Like most felony cases in Western nations, ICC cases take time. It's not a
matter of inefficiency, it's a matter of collecting the overwhelming amounts
of evidence that go hand in hand with the callous murders of hundreds and
thousands of people.

 _1) The financing, arming, and coordination of atrocity perpetrators are too-
often enabled through the activities of third parties such as multinational
companies or financial institutions._

We already know who they are. We didn't need technology to discover this.
Decades-old securities regulations pre-dating WWII sufficed.

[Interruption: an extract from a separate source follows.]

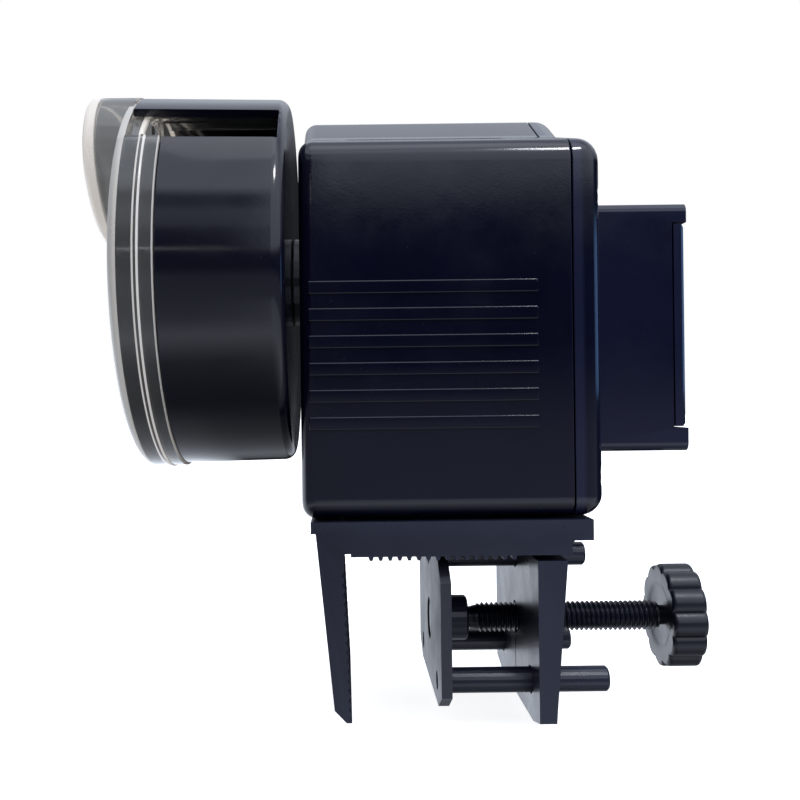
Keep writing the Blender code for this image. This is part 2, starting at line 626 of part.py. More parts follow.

 _2\. In the aftermath of an atrocity, one common deficit is the availability
of authentic and relevant evidence against the perpetrators. This
documentation – including establishing a clear chain of custody – is essential
to make the case for apprehension, to allow effective judicial proceedings,
and often lays the groundwork for robust truth and reconciliation processes._

The problem has never been the lack of documentary evidence, or proof of
authenticity. There has been _plenty_ of evidence, since people who brazenly
and openly kill hundreds and thousands of their fellows don't bother to
destroy evidence. The problem is frequently that there is so much evidence
that it takes time to go through it all. It's an issue of manpower, not lack
of technology.

 _3\. During acute crises, vulnerable populations are often cut off from
critical information and have limited, if any, ability to communicate inside
or outside of their communities. While there are a number of existing efforts
aimed at improving information flow in these contexts, many focus on the
outflow of information from communities or rely too heavily on existing
communications infrastructure or basic literacy._

Cell phones are cheap, easy, and do not require the development of untested
new technologies. They also have the benefit of accomplishing all of these
goals without much training.

 _4\. There is often a lack of credible data and relevant information from
large parts of the globe, thereby making it more difficult for the
international community to identify, acknowledge and act to prevent or stop
potential or ongoing atrocities._

This is not a problem technology can solve. The lack of "credible data" and
"reliable information" is a problem in Western nations, despite our massive
technological and educational bases. How do you expect technology to solve
this problem in the 3rd world if it can't even solve it in the 1st world?